======== Given records

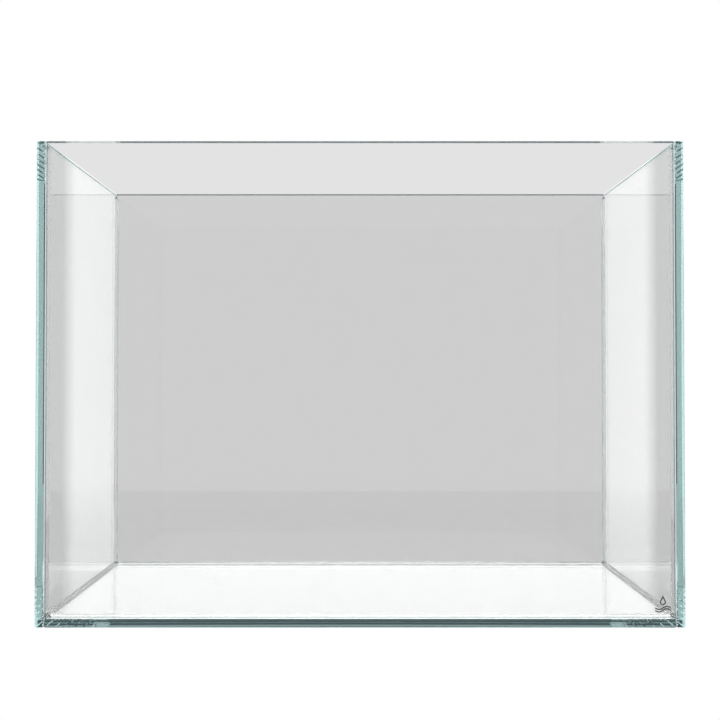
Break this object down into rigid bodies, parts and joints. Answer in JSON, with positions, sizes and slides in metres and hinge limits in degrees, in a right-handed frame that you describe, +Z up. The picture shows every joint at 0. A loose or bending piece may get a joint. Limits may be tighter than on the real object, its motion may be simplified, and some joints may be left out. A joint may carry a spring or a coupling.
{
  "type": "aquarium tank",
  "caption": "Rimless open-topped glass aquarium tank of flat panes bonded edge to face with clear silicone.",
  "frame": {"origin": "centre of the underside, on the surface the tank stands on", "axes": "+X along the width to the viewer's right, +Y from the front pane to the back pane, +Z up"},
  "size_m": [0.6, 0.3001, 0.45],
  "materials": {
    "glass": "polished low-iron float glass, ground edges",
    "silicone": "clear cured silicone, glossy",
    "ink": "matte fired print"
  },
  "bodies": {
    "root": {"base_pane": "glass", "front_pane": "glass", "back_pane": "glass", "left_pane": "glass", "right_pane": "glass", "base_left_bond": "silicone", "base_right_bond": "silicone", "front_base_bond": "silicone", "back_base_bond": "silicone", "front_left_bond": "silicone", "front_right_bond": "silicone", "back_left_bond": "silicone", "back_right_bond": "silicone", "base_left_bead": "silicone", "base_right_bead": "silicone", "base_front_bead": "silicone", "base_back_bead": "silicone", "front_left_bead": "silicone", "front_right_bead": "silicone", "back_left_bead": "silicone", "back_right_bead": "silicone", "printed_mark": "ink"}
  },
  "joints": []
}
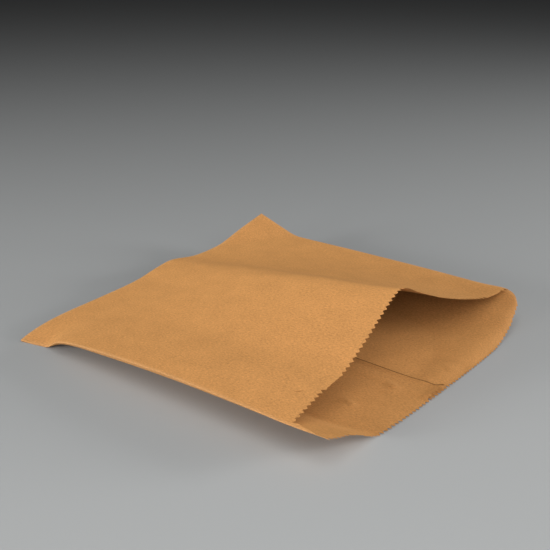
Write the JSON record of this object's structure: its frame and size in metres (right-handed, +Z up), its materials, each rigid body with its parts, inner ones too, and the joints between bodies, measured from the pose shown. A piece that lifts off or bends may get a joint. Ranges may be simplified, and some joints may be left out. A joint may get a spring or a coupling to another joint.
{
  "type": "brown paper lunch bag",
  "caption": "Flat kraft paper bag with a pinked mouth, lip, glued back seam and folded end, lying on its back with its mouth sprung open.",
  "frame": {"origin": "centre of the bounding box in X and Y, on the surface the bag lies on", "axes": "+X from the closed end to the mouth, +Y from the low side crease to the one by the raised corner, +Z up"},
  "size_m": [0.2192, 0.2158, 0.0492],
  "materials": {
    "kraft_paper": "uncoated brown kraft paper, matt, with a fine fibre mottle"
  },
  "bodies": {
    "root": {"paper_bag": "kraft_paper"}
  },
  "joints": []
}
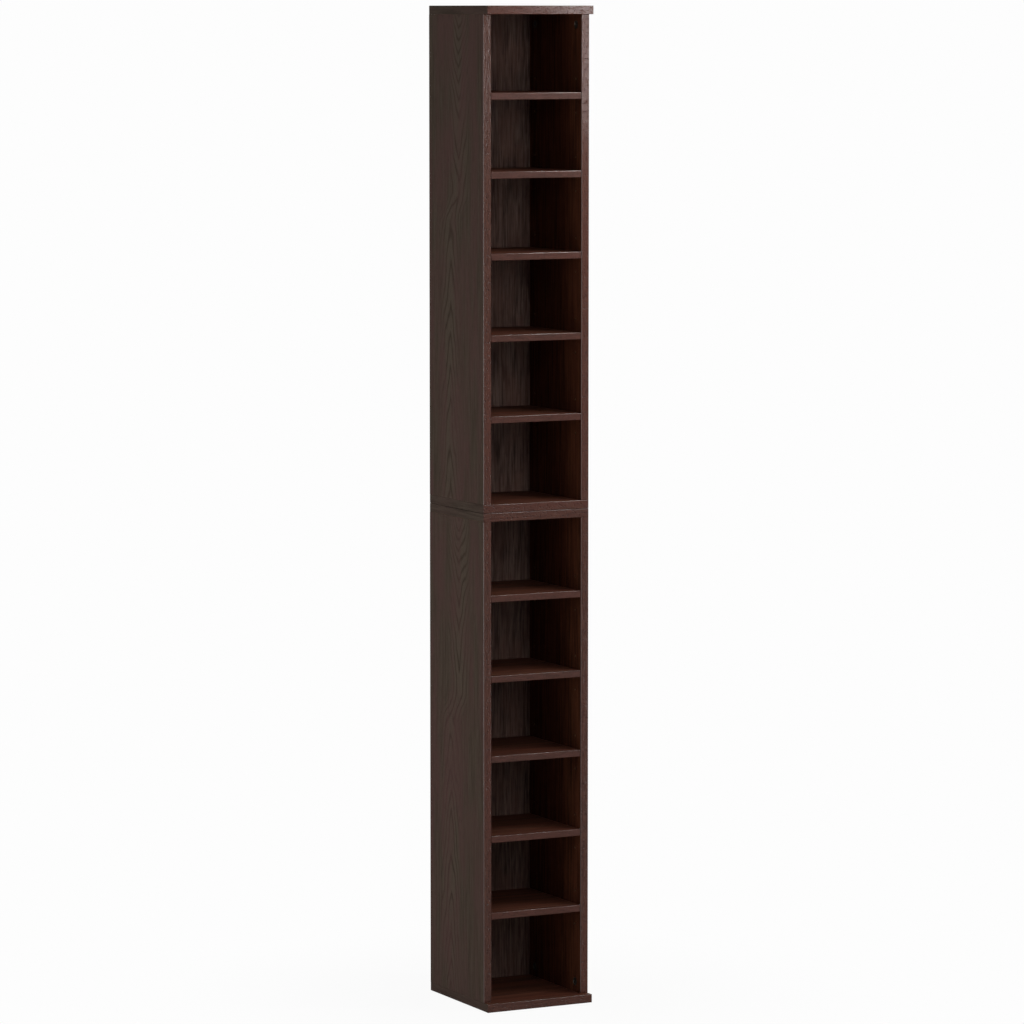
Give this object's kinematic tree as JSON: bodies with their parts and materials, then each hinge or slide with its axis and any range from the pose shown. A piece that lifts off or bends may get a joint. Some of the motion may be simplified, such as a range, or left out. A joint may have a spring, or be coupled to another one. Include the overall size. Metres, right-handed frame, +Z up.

================

• [Short exercise]:
Copy each line of the data exactly, leaving nothing out.

• [Solved problem]:
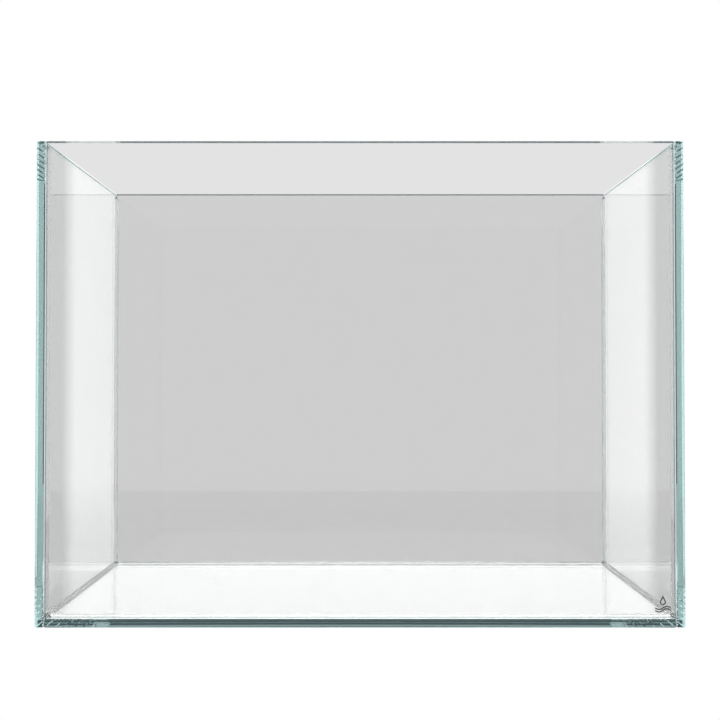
Break this object down into rigid bodies, parts and joints. Answer in JSON, with positions, sizes and slides in metres and hinge limits in degrees, in a right-handed frame that you describe, +Z up. The picture shows every joint at 0. A loose or bending piece may get a joint. Limits may be tighter than on the real object, its motion may be simplified, and some joints may be left out. A joint may carry a spring or a coupling.
{
  "type": "aquarium tank",
  "caption": "Rimless open-topped glass aquarium tank of flat panes bonded edge to face with clear silicone.",
  "frame": {"origin": "centre of the underside, on the surface the tank stands on", "axes": "+X along the width to the viewer's right, +Y from the front pane to the back pane, +Z up"},
  "size_m": [0.6, 0.3001, 0.45],
  "materials": {
    "glass": "polished low-iron float glass, ground edges",
    "silicone": "clear cured silicone, glossy",
    "ink": "matte fired print"
  },
  "bodies": {
    "root": {"base_pane": "glass", "front_pane": "glass", "back_pane": "glass", "left_pane": "glass", "right_pane": "glass", "base_left_bond": "silicone", "base_right_bond": "silicone", "front_base_bond": "silicone", "back_base_bond": "silicone", "front_left_bond": "silicone", "front_right_bond": "silicone", "back_left_bond": "silicone", "back_right_bond": "silicone", "base_left_bead": "silicone", "base_right_bead": "silicone", "base_front_bead": "silicone", "base_back_bead": "silicone", "front_left_bead": "silicone", "front_right_bead": "silicone", "back_left_bead": "silicone", "back_right_bead": "silicone", "printed_mark": "ink"}
  },
  "joints": []
}
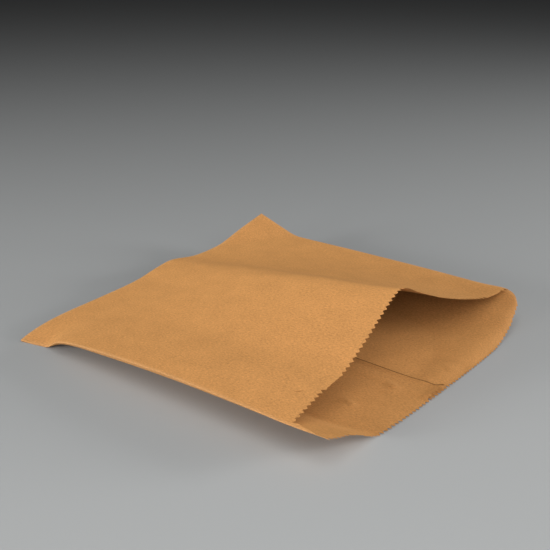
Write the JSON record of this object's structure: its frame and size in metres (right-handed, +Z up), its materials, each rigid body with its parts, inner ones too, and the joints between bodies, measured from the pose shown. A piece that lifts off or bends may get a joint. Ranges may be simplified, and some joints may be left out. A joint may get a spring or a coupling to another joint.
{
  "type": "brown paper lunch bag",
  "caption": "Flat kraft paper bag with a pinked mouth, lip, glued back seam and folded end, lying on its back with its mouth sprung open.",
  "frame": {"origin": "centre of the bounding box in X and Y, on the surface the bag lies on", "axes": "+X from the closed end to the mouth, +Y from the low side crease to the one by the raised corner, +Z up"},
  "size_m": [0.2192, 0.2158, 0.0492],
  "materials": {
    "kraft_paper": "uncoated brown kraft paper, matt, with a fine fibre mottle"
  },
  "bodies": {
    "root": {"paper_bag": "kraft_paper"}
  },
  "joints": []
}
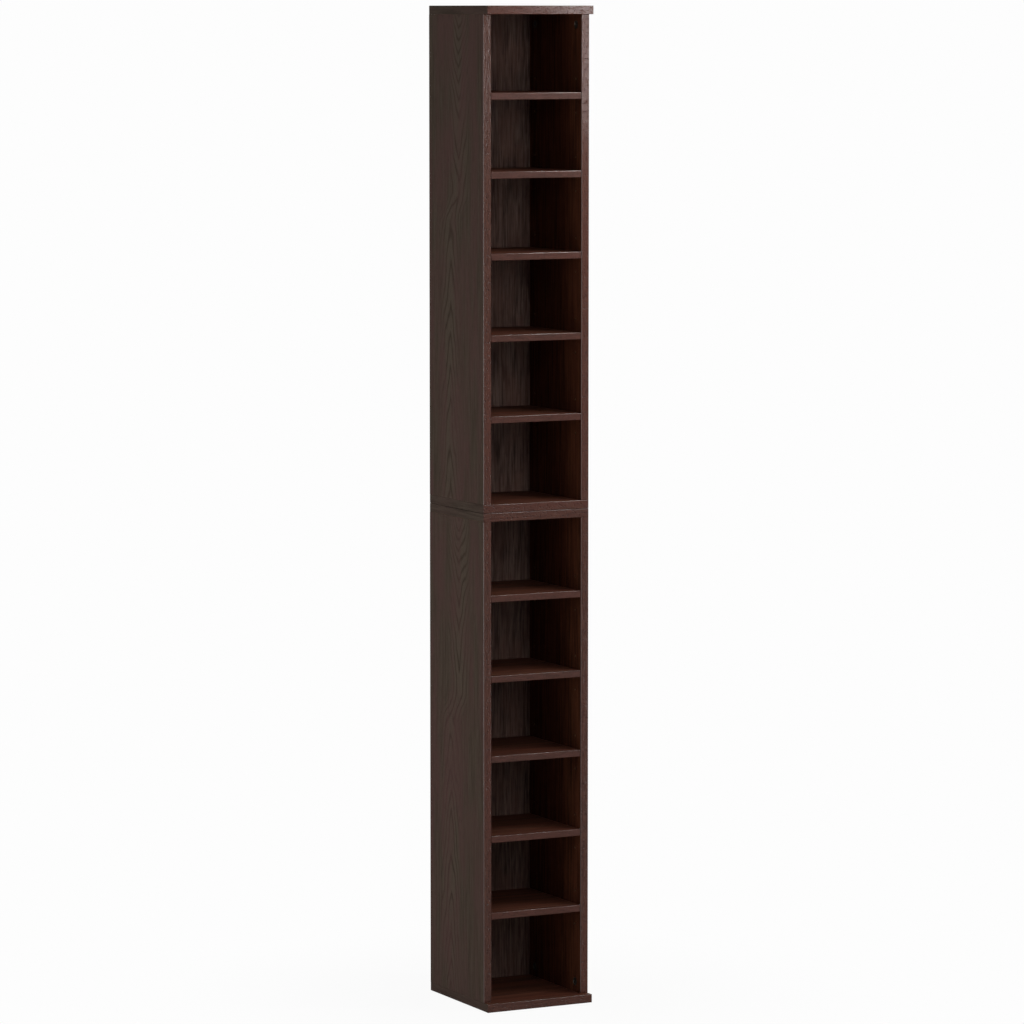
Give this object's kinematic tree as JSON: bodies with their parts and materials, then each hinge or slide with its axis and any range from the pose shown. A piece that lifts off or bends may get a joint. Some of the motion may be simplified, such as a range, or left out. A joint may have a spring, or be coupled to another one. Include the overall size. Metres, right-handed frame, +Z up.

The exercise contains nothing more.